1

I have a C application that embeds the Python 2.7 interpreter. At some point in my program, a potentially large string (char*) is generated and needs to be processed by some Python code. I use PyObject_CallFunction to call the Python function and pass the string as an argument. This Python function then uses the multiprocessing library to analyze the data in a separate process.

Passing the string to the Python function will create a copy of the data in a Python str object. I tried to avoid this extra copy by passing a buffer object to the Python function. Unfortunately, this generates an error in the multiprocessing process during unpickling:

TypeError: buffer() takes at least 1 argument (0 given)

It seems as though buffer objects can be pickled, but not unpickled.

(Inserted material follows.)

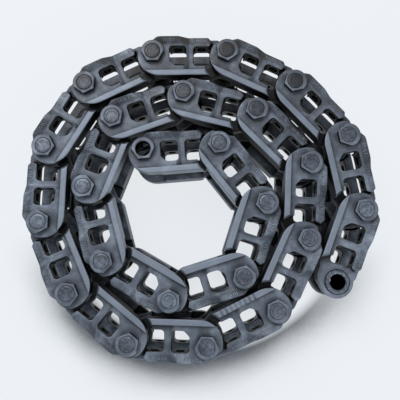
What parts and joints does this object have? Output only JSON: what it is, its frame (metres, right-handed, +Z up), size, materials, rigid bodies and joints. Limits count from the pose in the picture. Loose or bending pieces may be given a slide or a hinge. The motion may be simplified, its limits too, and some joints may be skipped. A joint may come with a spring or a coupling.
{
  "type": "excavator track chain",
  "caption": "Coiled crawler track chain of forged link pairs on sealed pins and bushes, lying on its side, free to unroll.",
  "frame": {"origin": "under the middle of the coil's box, on the ground that the pin ends stand on", "axes": "+Z up along every track pin, +X along the coil's longest side and the rail of link 14, whose shoe seat faces -Y"},
  "size_m": [0.8862, 0.8202, 0.206],
  "materials": {
    "forged_link": "blue-grey primed forging, dull, dirt in its corners",
    "ground_pin": "machined end, worn grey",
    "hardened_bush": "ground and hardened, satin",
    "seal_steel": "dark dust seal"
  },
  "bodies": {
    "link_01": {"upper_link_01": "forged_link", "lower_link_01": "forged_link", "bush_01": "hardened_bush"},
    "link_02": {"link_pair_02": "forged_link", "bush_02": "hardened_bush", "pin_02": "ground_pin", "dust_seals_02": "seal_steel"},
    "link_03": {"link_pair_03": "forged_link", "pin_and_bush_03": "ground_pin"},
    "link_04": {"link_pair_04": "forged_link", "pin_and_bush_04": "ground_pin"},
    "link_05": {"link_pair_05": "forged_link", "pin_and_bush_05": "ground_pin"},
    "link_06": {"link_pair_06": "forged_link", "pin_and_bush_06": "ground_pin"},
    "link_07": {"link_pair_07": "forged_link", "pin_and_bush_07": "ground_pin"},
    "link_08": {"link_pair_08": "forged_link", "pin_and_bush_08": "ground_pin"},
    "link_09": {"link_pair_09": "forged_link", "pin_and_bush_09": "ground_pin"},
    "link_10": {"link_pair_10": "forged_link", "pin_and_bush_10": "ground_pin"},
    "link_11": {"link_pair_11": "forged_link", "pin_and_bush_11": "ground_pin"},
    "link_12": {"link_pair_12": "forged_link", "pin_and_bush_12": "ground_pin"},
    "link_13": {"upper_link_13": "forged_link", "lower_link_13": "forged_link", "bush_13": "hardened_bush", "pin_13": "ground_pin", "dust_seals_13": "seal_steel"},
    "link_14": {"upper_link_14": "forged_link", "lower_link_14": "forged_link", "bush_14": "hardened_bush", "pin_14": "ground_pin", "dust_seals_14": "seal_steel"},
    "link_15": {"link_pair_15": "forged_link", "pin_and_bush_15": "ground_pin"},
    "link_16": {"link_pair_16": "forged_link", "pin_and_bush_16": "ground_pin"},
    "link_17": {"link_pair_17": "forged_link", "pin_and_bush_17": "ground_pin"},
    "link_18": {"link_pair_18": "forged_link", "pin_and_bush_18": "ground_pin"},
    "link_19": {"link_pair_19": "forged_link", "pin_and_bush_19": "ground_pin"},
    "link_20": {"link_pair_20": "forged_link", "pin_and_bush_20": "ground_pin"},
    "link_21": {"link_pair_21": "forged_link", "pin_and_bush_21": "ground_pin"},
    "link_22": {"link_pair_22": "forged_link", "pin_and_bush_22": "ground_pin"},
    "link_23": {"link_pair_23": "forged_link", "pin_and_bush_23": "ground_pin"},
    "link_24": {"upper_link_24": "forged_link", "lower_link_24": "forged_link", "bush_24": "hardened_bush", "pin_24": "ground_pin", "dust_seals_24": "seal_steel"}
  },
  "joints": [
    {"name": "inner_end_swing", "type": "hinge", "parent": "link_02", "child": "link_01", "pos_m": [0.03729, 0.12914, 0.103], "axis": [0, 0, 1], "range_deg": [0, 5]},
    {"name": "track_hinge_02", "type": "hinge", "parent": "link_03", "child": "link_02", "pos_m": [0.15942, -0.01641, 0.103], "axis": [0, 0, -1], "range_deg": [0, 1.25]},
    {"name": "track_hinge_03", "type": "hinge", "parent": "link_04", "child": "link_03", "pos_m": [0.10705, -0.19905, 0.103], "axis": [0, 0, -1], "range_deg": [0, 1.5]},
    {"name": "track_hinge_04", "type": "hinge", "parent": "link_05", "child": "link_04", "pos_m": [-0.07205, -0.26248, 0.103], "axis": [0, 0, -1], "range_deg": [0, 1.75]},
    {"name": "track_hinge_05", "type": "hinge", "parent": "link_06", "child": "link_05", "pos_m": [-0.23981, -0.17328, 0.103], "axis": [0, 0, -1], "range_deg": [0, 2]},
    {"name": "track_hinge_06", "type": "hinge", "parent": "link_07", "child": "link_06", "pos_m": [-0.29536, 0.00842, 0.103], "axis": [0, 0, -1], "range_deg": [0, 2.25]},
    {"name": "track_hinge_07", "type": "hinge", "parent": "link_08", "child": "link_07", "pos_m": [-0.2335, 0.18807, 0.103], "axis": [0, 0, -1], "range_deg": [0, 2.5]},
    {"name": "track_hinge_08", "type": "hinge", "parent": "link_09", "child": "link_08", "pos_m": [-0.05672, 0.25771, 0.103], "axis": [0, 0, -1], "range_deg": [0, 2.75]},
    {"name": "track_hinge_09", "type": "hinge", "parent": "link_10", "child": "link_09", "pos_m": [0.12912, 0.2182, 0.103], "axis": [0, 0, -1], "range_deg": [0, 3]},
    {"name": "track_hinge_10", "type": "hinge", "parent": "link_11", "child": "link_10", "pos_m": [0.26695, 0.08742, 0.103], "axis": [0, 0, -1], "range_deg": [0, 3.25]},
    {"name": "track_hinge_11", "type": "hinge", "parent": "link_12", "child": "link_11", "pos_m": [0.26363, -0.10256, 0.103], "axis": [0, 0, -1], "range_deg": [0, 3.5]},
    {"name": "track_hinge_12", "type": "hinge", "parent": "link_13", "child": "link_12", "pos_m": [0.18939, -0.27745, 0.103], "axis": [0, 0, -1], "range_deg": [0, 3.75]},
    {"name": "track_hinge_13", "type": "hinge", "parent": "link_14", "child": "link_13", "pos_m": [0.02242, -0.36811, 0.103], "axis": [0, 0, -1], "range_deg": [0, 4]},
    {"name": "coil_unroll", "type": "hinge", "parent": "link_14", "child": "link_15", "pos_m": [-0.16758, -0.36811, 0.103], "axis": [0, 0, 1], "range_deg": [0, 10]},
    {"name": "track_hinge_15", "type": "hinge", "parent": "link_15", "child": "link_16", "pos_m": [-0.31933, -0.25377, 0.103], "axis": [0, 0, 1], "range_deg": [0, 12]},
    {"name": "track_hinge_16", "type": "hinge", "parent": "link_16", "child": "link_17", "pos_m": [-0.40112, -0.08228, 0.103], "axis": [0, 0, 1], "range_deg": [0, 14]},
    {"name": "track_hinge_17", "type": "hinge", "parent": "link_17", "child": "link_18", "pos_m": [-0.40112, 0.10772, 0.103], "axis": [0, 0, 1], "range_deg": [0, 16]},
    {"name": "track_hinge_18", "type": "hinge", "parent": "link_18", "child": "link_19", "pos_m": [-0.30756, 0.27309, 0.103], "axis": [0, 0, 1], "range_deg": [0, 18]},
    {"name": "track_hinge_19", "type": "hinge", "parent": "link_19", "child": "link_20", "pos_m": [-0.13903, 0.36082, 0.103], "axis": [0, 0, 1], "range_deg": [0, 20]},
    {"name": "track_hinge_20", "type": "hinge", "parent": "link_20", "child": "link_21", "pos_m": [0.05079, 0.36911, 0.103], "axis": [0, 0, 1], "range_deg": [0, 22]},
    {"name": "track_hinge_21", "type": "hinge", "parent": "link_21", "child": "link_22", "pos_m": [0.22503, 0.29335, 0.103], "axis": [0, 0, 1], "range_deg": [0, 24]},
    {"name": "track_hinge_22", "type": "hinge", "parent": "link_22", "child": "link_23", "pos_m": [0.35938, 0.159, 0.103], "axis": [0, 0, 1], "range_deg": [0, 38]},
    {"name": "outer_end_swing", "type": "hinge", "parent": "link_23", "child": "link_24", "pos_m": [0.40212, -0.02613, 0.103], "axis": [0, 0, 1], "range_deg": [0, 38]}
  ],
  "couplings": [
    {"joint": "track_hinge_02", "follows": "coil_unroll", "ratio": 0.125},
    {"joint": "track_hinge_03", "follows": "coil_unroll", "ratio": 0.15},
    {"joint": "track_hinge_04", "follows": "coil_unroll", "ratio": 0.175},
    {"joint": "track_hinge_05", "follows": "coil_unroll", "ratio": 0.2},
    {"joint": "track_hinge_06", "follows": "coil_unroll", "ratio": 0.225},
    {"joint": "track_hinge_07", "follows": "coil_unroll", "ratio": 0.25},
    {"joint": "track_hinge_08", "follows": "coil_unroll", "ratio": 0.275},
    {"joint": "track_hinge_09", "follows": "coil_unroll", "ratio": 0.3},
    {"joint": "track_hinge_10", "follows": "coil_unroll", "ratio": 0.325},
    {"joint": "track_hinge_11", "follows": "coil_unroll", "ratio": 0.35},
    {"joint": "track_hinge_12", "follows": "coil_unroll", "ratio": 0.375},
    {"joint": "track_hinge_13", "follows": "coil_unroll", "ratio": 0.4},
    {"joint": "track_hinge_15", "follows": "coil_unroll", "ratio": 1.2},
    {"joint": "track_hinge_16", "follows": "coil_unroll", "ratio": 1.4},
    {"joint": "track_hinge_17", "follows": "coil_unroll", "ratio": 1.6},
    {"joint": "track_hinge_18", "follows": "coil_unroll", "ratio": 1.8},
    {"joint": "track_hinge_19", "follows": "coil_unroll", "ratio": 2},
    {"joint": "track_hinge_20", "follows": "coil_unroll", "ratio": 2.2},
    {"joint": "track_hinge_21", "follows": "coil_unroll", "ratio": 2.4}
  ]
}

Any suggestions on passing the char* from C to the multiprocessing function without making an extra copy?

flashk
  • 2,451
  • 2
  • 20
  • 31
  • I'm not sure how exactly this could be implemented in your situation, but try using ``multiprocessing.sharedctypes`` somehow. I used it to to pass the data between python processes without copy – dmytro Mar 29 '12 at 19:33
  • Would it be preferable to write it to a pipe or other file resource and pass a handle to it? – Steve Mayne Mar 29 '12 at 20:38

1 Answers1

1

Approach that worked for me:

Before you create your big C string, allocate memory for it using Python:

PyObject *pystr = PyString_FromStringAndSize(NULL, size);
char *str = PyString_AS_STRING(pystr);
/* now fill <str> with <size> bytes */

This way, when the time comes to pass it to Python, you don't have to create a copy:

PyObject *result = PyObject_CallFunctionObjArgs(callable, pystr, NULL);
/* or PyObject_CallFunction(callable, "O", pystr) if you prefer */

Note that you shouldn't modify the string once this is done.

yak
  • 8,851
  • 2
  • 29
  • 23